• _MATERIAL_
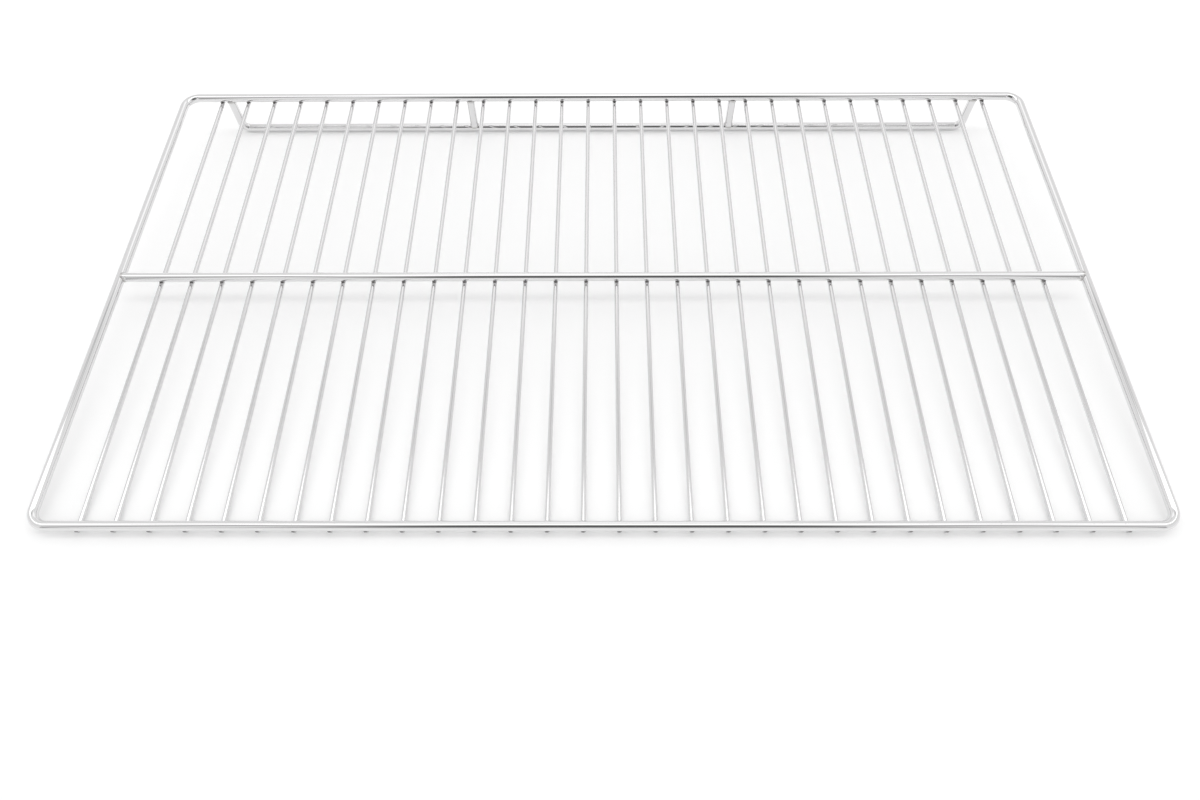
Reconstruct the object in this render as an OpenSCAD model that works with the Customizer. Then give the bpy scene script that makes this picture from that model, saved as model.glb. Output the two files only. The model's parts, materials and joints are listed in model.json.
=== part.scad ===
// Wire shelf for a kitchen appliance, lying on a flat surface with its rear stop turned down.
// A closed loop of thick wire carries a mid bar, a stop along its rear edge and a row of thin wires.
// Everything is laid out in the plane of the shelf first: X runs across, Y runs from the front rail's
// centre line to the rear rail's, and Z = 0 is the plane of the thick wire's centre lines.
// The whole shelf is then leant back until the thin wires' front ends and the stop meet the surface.

/* [Frame] */
// Width of the shelf over the side rails
frame_w = 650; // [500:1:800]
// Depth of the shelf over the front and rear rails
frame_d = 360; // [250:1:500]
// Diameter of the thick wire in the frame, the mid bar and the stop
rail_dia = 6; // [4:0.1:8]
// Radius of the frame's corners at the wire's centre line
corner_r = 10; // [8:0.5:20]

/* [Thin wires] */
// Number of thin wires
wire_count = 30; // [12:1:36]
// Diameter of a thin wire
wire_dia = 3; // [2:0.1:4]
// Distance between the centre lines of a side rail and the thin wire next to it
side_margin = 26.2; // [15:0.1:40]
// Distance by which the ends of the thin wires stop short of the frame's outer edge
wire_trim = 1; // [0:0.1:1.5]
// Chamfer round the cut ends of the thin wires
end_chamfer = 0.3; // [0.1:0.05:0.6]

/* [Stop] */
// Distance between the centre lines of the rear rail and the stop's bar
stop_drop = 29.3; // [20:0.1:60]
// Radius of the stop's two bends at the wire's centre line
stop_bend_r = 6; // [5:0.5:12]
// Distance between the centre lines of an end leg and the outermost thin wire beside it
leg_offset = 7; // [6.5:0.1:8]

/* [Welds] */
// Depth to which each thin wire sinks into the thick wires it crosses
set_down = 0.4; // [0.1:0.05:0.6]
// Distance from a rail's centre line to the end of the bar that is butted against it
weld_reach = 1.2; // [1:0.1:1.6]
// Growth in radius of a bar at its welded end
upset = 0.4; // [0.2:0.05:0.6]
// Length over which that growth fades out
upset_len = 3.2; // [2:0.1:5]

/* [Hidden] */
$fn = 48;
chrome = [0.80, 0.81, 0.82];

rail_r = rail_dia / 2;
wire_r = wire_dia / 2;
span_x = frame_w - rail_dia;
span_y = frame_d - rail_dia;

// Thin wires: even spacing between the two outermost ones, and the height of their centre lines
wire_pitch = (span_x - 2 * side_margin) / (wire_count - 1);
wire_z = set_down - rail_r - wire_r;
wire_reach = rail_r - wire_trim;

// Stop: the end legs stand just inside the outermost wires, and the two posts stand in the middle of
// the gaps that part the wires into three groups
leg_x = span_x / 2 - side_margin - leg_offset;
post_gap = round(wire_count / 3);
post_x = span_x / 2 - side_margin - (post_gap - 0.5) * wire_pitch;

// Rest: the surface touches the lower front corner of the thin wires' ends and the round of the stop's bar
toe_y = wire_reach - end_chamfer;
toe_z = wire_r - wire_z;
rest_run = span_y + toe_y;
rest_fall = stop_drop - toe_z;
rest_tilt = atan2(rest_fall, rest_run) + asin(rail_r / norm([rest_run, rest_fall]));
rest_lift = toe_y * sin(rest_tilt) + toe_z * cos(rest_tilt);
rest_mid_y = (span_y * cos(rest_tilt) + stop_drop * sin(rest_tilt)) / 2;

function wire_name(i) = str("wire_", i < 10 ? "0" : "", i);
function wire_x(i) = side_margin - span_x / 2 + (i - 1) * wire_pitch;

// Leans the shelf back to the way it lies, with the surface at Z = 0 and the origin below its middle
module at_rest() {
    translate([0, -rest_mid_y, rest_lift]) rotate([rest_tilt, 0, 0]) children();
}

// Straight length of thick wire along X, centred
module rail_x(length) {
    rotate([0, 90, 0]) cylinder(r = rail_r, h = length, center = true);
}

// Straight length of thick wire along Y, centred
module rail_y(length) {
    rotate([90, 0, 0]) cylinder(r = rail_r, h = length, center = true);
}

// Quarter bend of thick wire in the XY plane, from the +X side to the +Y side of its centre
module bend(radius) {
    rotate_extrude(angle = 90) translate([radius, 0]) circle(r = rail_r);
}

// End of a bar at Z = 0 that runs up, swollen by the heat and pressure of the butt weld
module upset_end() {
    swell_r = (upset_len * upset_len + upset * upset) / (2 * upset);
    rotate_extrude() intersection() {
        translate([rail_r + upset - swell_r, 0]) circle(r = swell_r, $fn = 360);
        square([rail_r + upset, upset_len]);
    }
}

// Rail along X that a bar's end is saddled on
module saddle_x() {
    rail_x(4 * rail_dia);
}

// Bar along Z between two rails that run along X at Z = 0 and Z = span, saddled on both
module butted_bar(span) {
    difference() {
        union() {
            translate([0, 0, weld_reach]) cylinder(r = rail_r, h = span - 2 * weld_reach);
            translate([0, 0, weld_reach]) upset_end();
            translate([0, 0, span - weld_reach]) mirror([0, 0, 1]) upset_end();
        }
        saddle_x();
        translate([0, 0, span]) saddle_x();
    }
}

// Closed loop of thick wire with four bent corners
module frame() {
    straight_x = span_x - 2 * corner_r;
    straight_y = span_y - 2 * corner_r;
    color(chrome) at_rest() translate([0, span_y / 2, 0]) {
        for (side = [-1, 1]) {
            translate([0, side * span_y / 2, 0]) rail_x(straight_x);
            translate([side * span_x / 2, 0, 0]) rail_y(straight_y);
        }
        for (mx = [0, 1], my = [0, 1])
            mirror([mx, 0, 0]) mirror([0, my, 0])
                translate([straight_x / 2, straight_y / 2, 0]) bend(corner_r);
    }
}

// Bar across the middle of the frame, in the frame's own plane
module mid_bar() {
    color(chrome) at_rest() translate([-span_x / 2, span_y / 2, 0])
        rotate([0, 90, 0]) rotate([0, 0, 90]) butted_bar(span_x);
}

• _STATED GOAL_
Return the listing above in its exact form.

• _THE COMPLETED TASK_
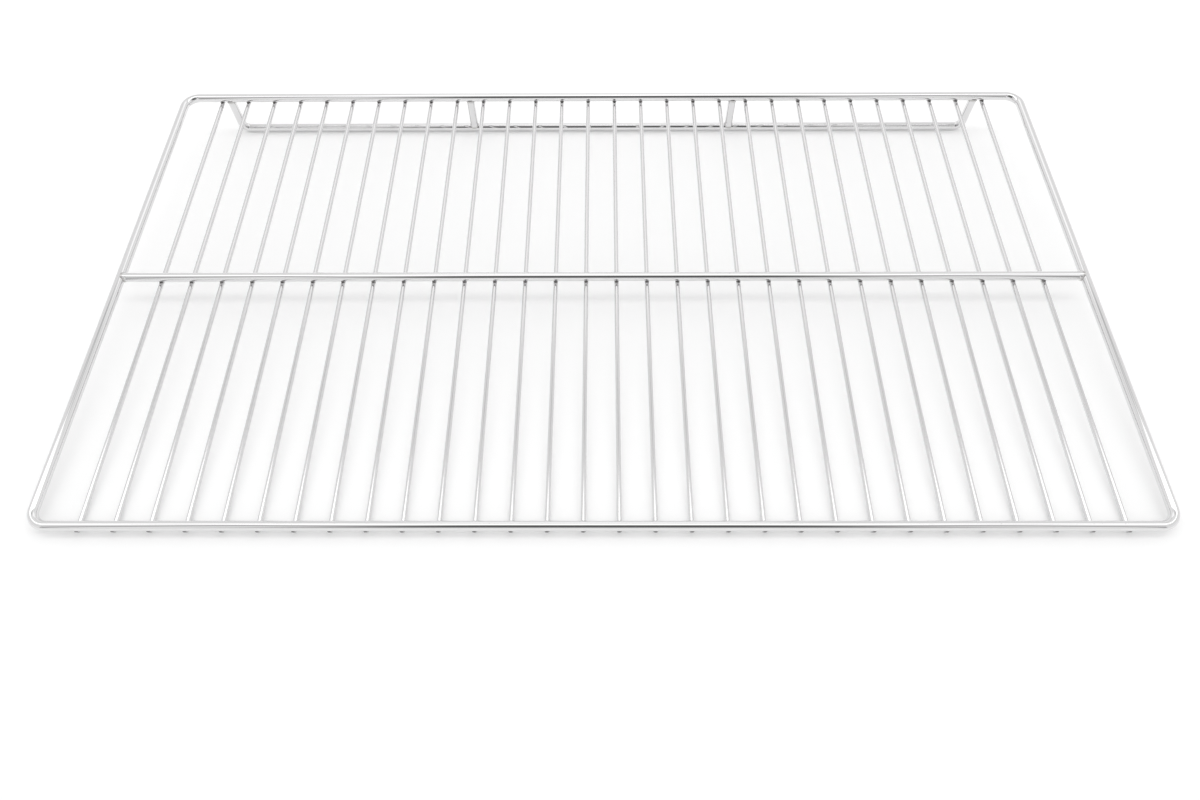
Reconstruct the object in this render as an OpenSCAD model that works with the Customizer. Then give the bpy scene script that makes this picture from that model, saved as model.glb. Output the two files only. The model's parts, materials and joints are listed in model.json.
=== part.scad ===
// Wire shelf for a kitchen appliance, lying on a flat surface with its rear stop turned down.
// A closed loop of thick wire carries a mid bar, a stop along its rear edge and a row of thin wires.
// Everything is laid out in the plane of the shelf first: X runs across, Y runs from the front rail's
// centre line to the rear rail's, and Z = 0 is the plane of the thick wire's centre lines.
// The whole shelf is then leant back until the thin wires' front ends and the stop meet the surface.

/* [Frame] */
// Width of the shelf over the side rails
frame_w = 650; // [500:1:800]
// Depth of the shelf over the front and rear rails
frame_d = 360; // [250:1:500]
// Diameter of the thick wire in the frame, the mid bar and the stop
rail_dia = 6; // [4:0.1:8]
// Radius of the frame's corners at the wire's centre line
corner_r = 10; // [8:0.5:20]

/* [Thin wires] */
// Number of thin wires
wire_count = 30; // [12:1:36]
// Diameter of a thin wire
wire_dia = 3; // [2:0.1:4]
// Distance between the centre lines of a side rail and the thin wire next to it
side_margin = 26.2; // [15:0.1:40]
// Distance by which the ends of the thin wires stop short of the frame's outer edge
wire_trim = 1; // [0:0.1:1.5]
// Chamfer round the cut ends of the thin wires
end_chamfer = 0.3; // [0.1:0.05:0.6]

/* [Stop] */
// Distance between the centre lines of the rear rail and the stop's bar
stop_drop = 29.3; // [20:0.1:60]
// Radius of the stop's two bends at the wire's centre line
stop_bend_r = 6; // [5:0.5:12]
// Distance between the centre lines of an end leg and the outermost thin wire beside it
leg_offset = 7; // [6.5:0.1:8]

/* [Welds] */
// Depth to which each thin wire sinks into the thick wires it crosses
set_down = 0.4; // [0.1:0.05:0.6]
// Distance from a rail's centre line to the end of the bar that is butted against it
weld_reach = 1.2; // [1:0.1:1.6]
// Growth in radius of a bar at its welded end
upset = 0.4; // [0.2:0.05:0.6]
// Length over which that growth fades out
upset_len = 3.2; // [2:0.1:5]

/* [Hidden] */
$fn = 48;
chrome = [0.80, 0.81, 0.82];

rail_r = rail_dia / 2;
wire_r = wire_dia / 2;
span_x = frame_w - rail_dia;
span_y = frame_d - rail_dia;

// Thin wires: even spacing between the two outermost ones, and the height of their centre lines
wire_pitch = (span_x - 2 * side_margin) / (wire_count - 1);
wire_z = set_down - rail_r - wire_r;
wire_reach = rail_r - wire_trim;

// Stop: the end legs stand just inside the outermost wires, and the two posts stand in the middle of
// the gaps that part the wires into three groups
leg_x = span_x / 2 - side_margin - leg_offset;
post_gap = round(wire_count / 3);
post_x = span_x / 2 - side_margin - (post_gap - 0.5) * wire_pitch;

// Rest: the surface touches the lower front corner of the thin wires' ends and the round of the stop's bar
toe_y = wire_reach - end_chamfer;
toe_z = wire_r - wire_z;
rest_run = span_y + toe_y;
rest_fall = stop_drop - toe_z;
rest_tilt = atan2(rest_fall, rest_run) + asin(rail_r / norm([rest_run, rest_fall]));
rest_lift = toe_y * sin(rest_tilt) + toe_z * cos(rest_tilt);
rest_mid_y = (span_y * cos(rest_tilt) + stop_drop * sin(rest_tilt)) / 2;

function wire_name(i) = str("wire_", i < 10 ? "0" : "", i);
function wire_x(i) = side_margin - span_x / 2 + (i - 1) * wire_pitch;

// Leans the shelf back to the way it lies, with the surface at Z = 0 and the origin below its middle
module at_rest() {
    translate([0, -rest_mid_y, rest_lift]) rotate([rest_tilt, 0, 0]) children();
}

// Straight length of thick wire along X, centred
module rail_x(length) {
    rotate([0, 90, 0]) cylinder(r = rail_r, h = length, center = true);
}

// Straight length of thick wire along Y, centred
module rail_y(length) {
    rotate([90, 0, 0]) cylinder(r = rail_r, h = length, center = true);
}

// Quarter bend of thick wire in the XY plane, from the +X side to the +Y side of its centre
module bend(radius) {
    rotate_extrude(angle = 90) translate([radius, 0]) circle(r = rail_r);
}

// End of a bar at Z = 0 that runs up, swollen by the heat and pressure of the butt weld
module upset_end() {
    swell_r = (upset_len * upset_len + upset * upset) / (2 * upset);
    rotate_extrude() intersection() {
        translate([rail_r + upset - swell_r, 0]) circle(r = swell_r, $fn = 360);
        square([rail_r + upset, upset_len]);
    }
}

// Rail along X that a bar's end is saddled on
module saddle_x() {
    rail_x(4 * rail_dia);
}

// Bar along Z between two rails that run along X at Z = 0 and Z = span, saddled on both
module butted_bar(span) {
    difference() {
        union() {
            translate([0, 0, weld_reach]) cylinder(r = rail_r, h = span - 2 * weld_reach);
            translate([0, 0, weld_reach]) upset_end();
            translate([0, 0, span - weld_reach]) mirror([0, 0, 1]) upset_end();
        }
        saddle_x();
        translate([0, 0, span]) saddle_x();
    }
}

// Closed loop of thick wire with four bent corners
module frame() {
    straight_x = span_x - 2 * corner_r;
    straight_y = span_y - 2 * corner_r;
    color(chrome) at_rest() translate([0, span_y / 2, 0]) {
        for (side = [-1, 1]) {
            translate([0, side * span_y / 2, 0]) rail_x(straight_x);
            translate([side * span_x / 2, 0, 0]) rail_y(straight_y);
        }
        for (mx = [0, 1], my = [0, 1])
            mirror([mx, 0, 0]) mirror([0, my, 0])
                translate([straight_x / 2, straight_y / 2, 0]) bend(corner_r);
    }
}

// Bar across the middle of the frame, in the frame's own plane
module mid_bar() {
    color(chrome) at_rest() translate([-span_x / 2, span_y / 2, 0])
        rotate([0, 90, 0]) rotate([0, 0, 90]) butted_bar(span_x);
}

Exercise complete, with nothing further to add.